Fortunately, contrary to what many feared and some hoped in 2005, Hartz IV has not turned into a neo-liberal poverty regime. This is evident from the gradual recognition of the importance of other dimensions of participation and a (albeit not always optimal) process of improvement, such as one-time payments for children, education and participation packages, the preference for training over “work first“ for young people, and small changes in the calculation of the standard rate for benefits.

Precarious underemployment 

Thus, when it comes to financial support, Hartz IV is a moderately effective system of basic security benefits, which has not managed to reduce poverty substantially. At best, one sector of long-term unemployment could be transformed into precarious underemployment.

If the situation is not worse, it is also down to the tenacity of German interest group democracy and a “hidden coalition” of Social Democrats, employee-oriented Christian Democrats and left liberals —and not least to the fact that today’s Left Party has succeeded in anchoring extra-parliamentary social protest within the parliament. Even in 2015, legislative changes to the SGB II are being discussed again. Some of them seem to make sense, for instance the minimum limit for demanding the repayment of overpayments by the benefit agency or the extension of the reapplication period to twelve months. Some initiatives have not yet been exhaustively discussed from a constitutional law perspective, such as the expansion of possible sanctions, and some seem merely populist, such as the exclusion of EU citizens from benefits under certain conditions.

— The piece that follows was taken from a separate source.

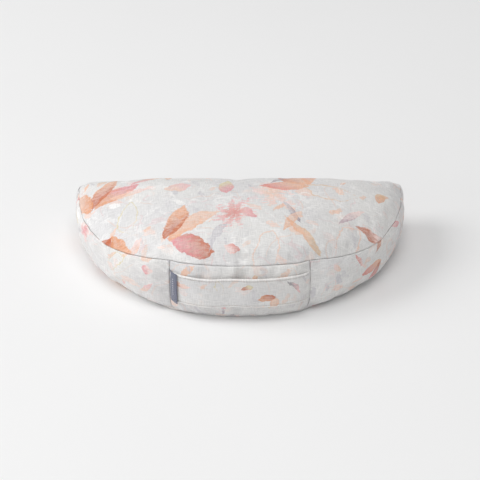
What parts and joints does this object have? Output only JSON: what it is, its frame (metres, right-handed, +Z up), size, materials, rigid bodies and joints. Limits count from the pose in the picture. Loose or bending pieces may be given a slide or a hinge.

Now the same forces are needed to further develop the Social Security Statute Book II after ten years and much experience, to keep it capable of learning and to use it to maintain social participation and societal inclusion even if labor market and distribution conditions should become less favorable again.

Dr. Markus Promberger heads the research group on unemployment and participation at the Institute for Employment Research (IAB) in Nuremberg.